AI Companion Era: Red Flag for Child Safety
In an era of interacting with AI as if they were romantic partners, South Korea faces a dangerous reality due to regulatory gaps concerning emotional AI services for minors, making legislative discussion urgent. In February 2024, a 14-year-old boy in Florida, USA, died by suicide after months of emotional and sexual conversations with an AI chatbot. This incident became a backdrop for strengthening AI regulations in countries like China and the US.
China will implement national-level regulations on AI emotional services starting July 15, 2026, completely prohibiting virtual lover and kin AI services for those under 18. It will also mandate guardian consent and a 'minor mode' for users under 14, through the 'Provisional Measures for the Administration of Artificial Intelligence Personalized Interaction Services'.
An analysis of 11 of the latest AI models revealed that AI mirrors and supports user behavior 49% more often than humans. Research indicates that the vulnerability to AI emotional services can be greater for adolescents whose critical thinking is still developing. In South Korea, 94.4% of adolescents have used AI chatbots, and 35% reported experiencing feelings of connection with AI as if it were a real person. 41% admitted to acting on chatbot responses, and approximately 6% had asked AI dangerous questions involving self-harm, suicide, or sexual content.
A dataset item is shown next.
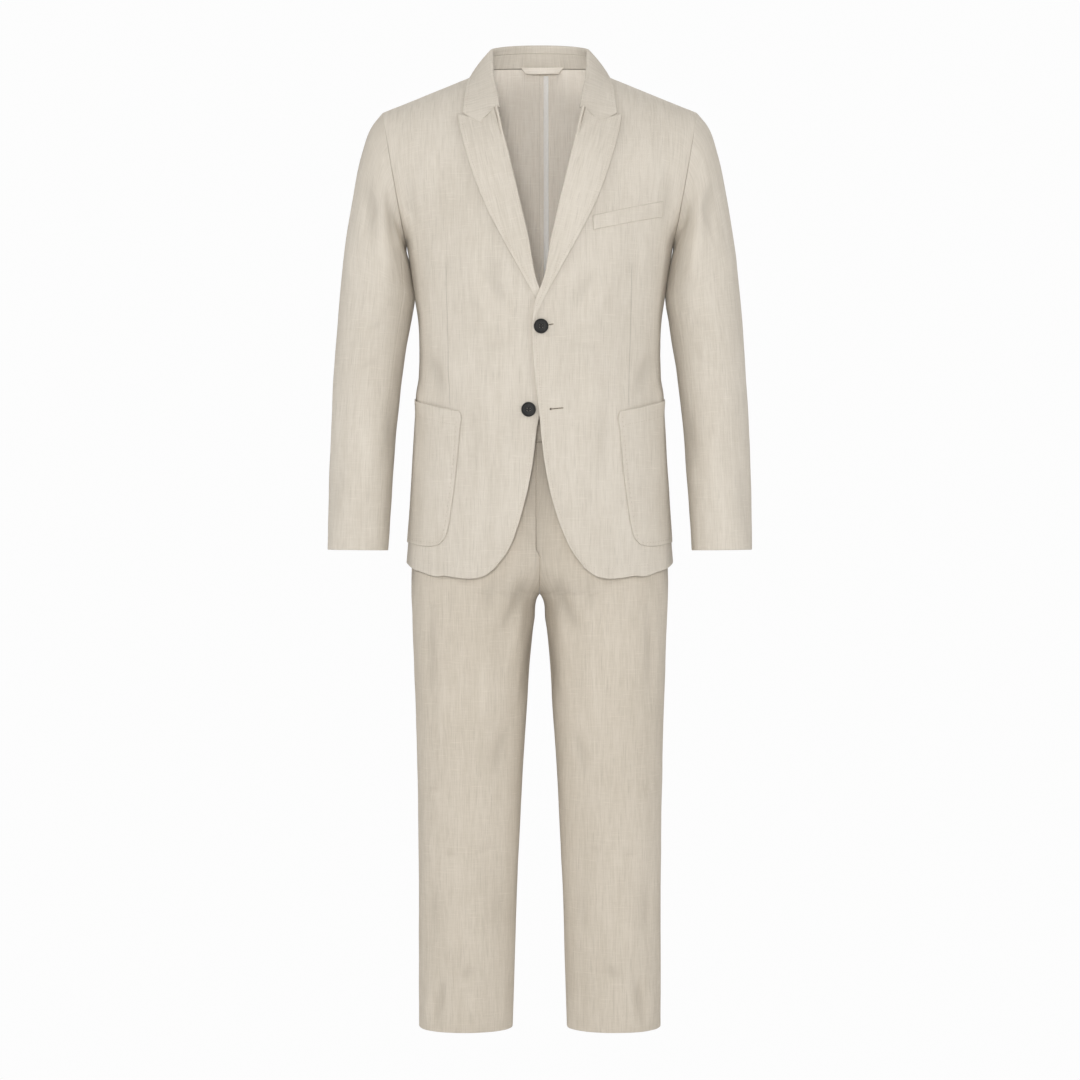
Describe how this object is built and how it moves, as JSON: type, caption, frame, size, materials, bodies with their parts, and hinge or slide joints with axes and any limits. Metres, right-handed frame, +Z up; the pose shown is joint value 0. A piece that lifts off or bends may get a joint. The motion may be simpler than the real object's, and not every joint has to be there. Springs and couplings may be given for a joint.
{
  "type": "linen suit",
  "caption": "Linen suit: an unlined two-button jacket with peak lapels, patch pockets and a cutaway front over straight trousers, hollow as if worn.",
  "frame": {"origin": "the middle of the neck at the height of the jacket's side neck points, where the shoulders of a wearer hold the suit", "axes": "+X towards the wearer's left, -Y the way the front faces, +Z up"},
  "size_m": [0.6312, 0.2642, 1.4819],
  "materials": {
    "jacket_linen": "plain-weave natural linen with slubs, matt",
    "trouser_linen": "plain-weave natural linen with slubs, matt, slightly deeper than the jacket",
    "binding_tape": "fine off-white cotton tape",
    "button": "near-black, satin, four holes"
  },
  "bodies": {
    "root": {"back_seam_tape": "binding_tape", "breast_welt": "jacket_linen", "button_lower": "button", "button_top": "button", "collar_fall": "jacket_linen", "collar_stand": "jacket_linen", "hanger_loop": "jacket_linen", "jacket_back_left": "jacket_linen", "jacket_back_right": "jacket_linen", "jacket_front_left": "jacket_linen", "jacket_front_right": "jacket_linen", "lapel_left": "jacket_linen", "lapel_right": "jacket_linen", "patch_pocket_left": "jacket_linen", "patch_pocket_right": "jacket_linen", "sleeve_left": "jacket_linen", "sleeve_right": "jacket_linen", "trouser_back_left": "trouser_linen", "trouser_back_right": "trouser_linen", "trouser_front_left": "trouser_linen", "trouser_front_right": "trouser_linen", "waistband": "trouser_linen"}
  },
  "joints": []
}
South Korea's AI Basic Law focuses on transparency and disclosure obligations, but does not include safety duties specific to AI companion services or youth. Under current law, AI chatbot conversations are classified as private communication, making regulatory intervention difficult without user reports. Restrictions on minors' access to domestic AI chat apps are left to corporate discretion.
In January 2026, California, USA, will implement the AI Companion Chatbot Regulation Act (SB 243), mandating AI disclosure to minors, notifications every three hours, and reporting of self-harm/suicidal indicators to authorities. At the federal level, the 'GUARD Act' has been proposed to prevent minors' access to AI companions altogether and impose criminal penalties on companies that expose children to harmful content or encourage self-harm. The EU, starting August 2024, applies obligations to high-risk AI systems, with fines up to 7% of global annual revenue for violations. South Korea's AI Basic Law has a penalty cap of 30 million KRW, a low figure compared to international standards.
South Korea's system for protecting adolescents, a group directly vulnerable to AI technology, remains insufficient. China has enacted government-level regulations, while the US has seen legislative movements in multiple states following a single incident. Discussions are needed to establish minimal rules before similar incidents repeat in South Korea. The reality that AI chatbots have become the primary channel for adolescent emotional counseling, yet lack even basic regulatory frameworks, points to a policy issue. It is crucial for South Korea to recognize the gap between the speed at which AI penetrates children's emotional lives and the speed at which regulations are prepared.